In general, when working with binary files, it is a good thing to keep that in mind.
Use std::cerr
instead of std::cout
for error messages
While on your system the streams may point to the same destination, these may be rerouted by the user. Generally, you want to separate your user interface and error/logging output. This may become more important in multi-threaded console applications.
Final thoughts on your approach:
If the end goal is to simply convert a binary file into a csv, why use so much memory to store the entire binary file? An input stream and output stream can exist at the same time as long as they don't point to the same path. This means, you can write to the csv file as you're reading the binary file. Here's how it may look like:
...
char buffer[2];
binary_file.read(buffer, sizeof(buffer));
csv_outut << ((buffer[0] << 8) | buffer[1]) << ',';
....
Avoid hard-coding the file names.
Instead of embedding the file names in the code, you could allow the user to specify the input and output files. Even better, the program doesn't need to know the names of the files; it can simply act as a pipe. If you read from standard input and write to standard output, then you don't need <fstream>
and you can omit the code to open the files and handle errors.
Obviously, make sure you use std::cerr
for your error messages, not std::cout
.
Additionally, by acting as a filter, a failure to open the output stream is reported before you do any of the processing. If you don't act as a filter, it's a good idea to open the output file before you read and process the input, for this reason.

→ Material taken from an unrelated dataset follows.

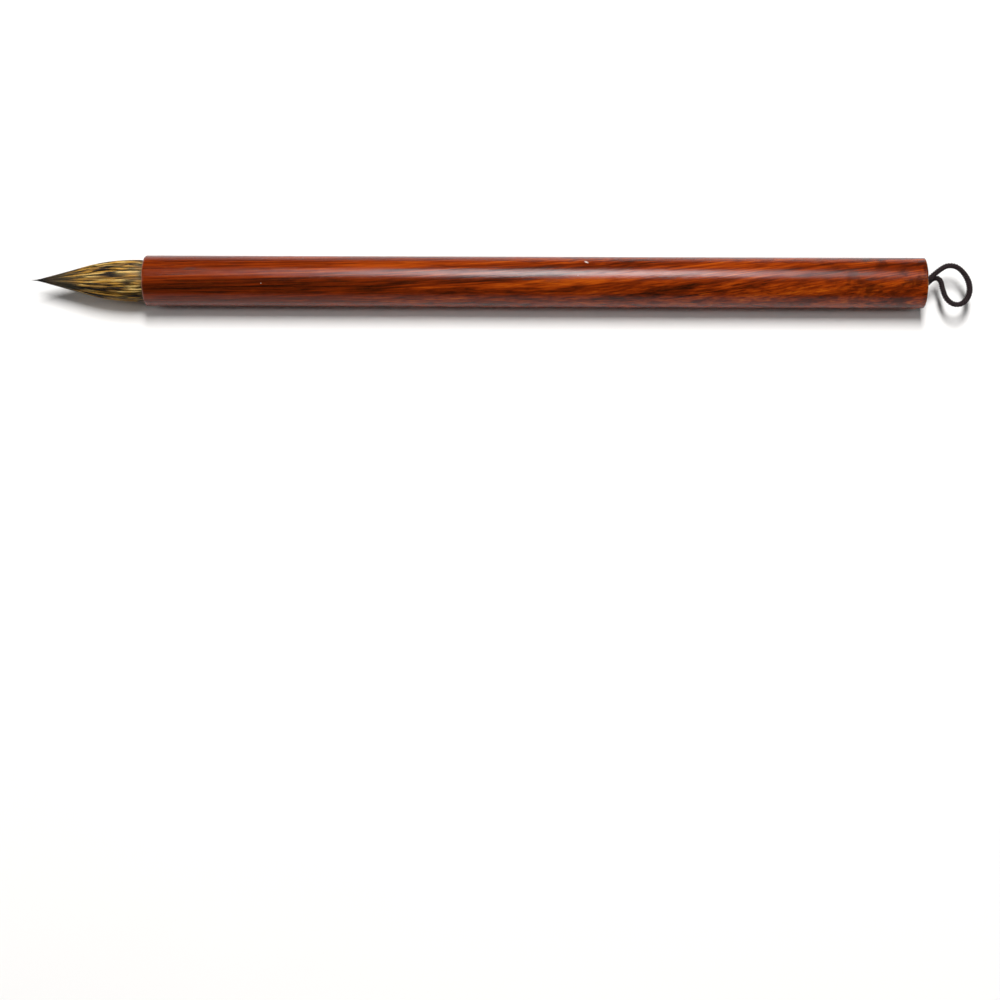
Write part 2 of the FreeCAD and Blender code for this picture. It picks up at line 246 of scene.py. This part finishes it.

Return a positive error code
This is more cosmetic, but prefer small positive numbers to indicate errors. Most standard commands exit with status 1
on failure; some use 2
, 3
, etc. if they need to indicate different kinds of failure. Many platforms truncate the exit status - on my current system, your -1
appears in the shell as 255
. Using small positive numbers will maintain consistency between what C sees and what your shell sees.
If it helps, <cstdlib>
provides convenient macros EXIT_SUCCESS
and EXIT_FAILURE
for this purpose.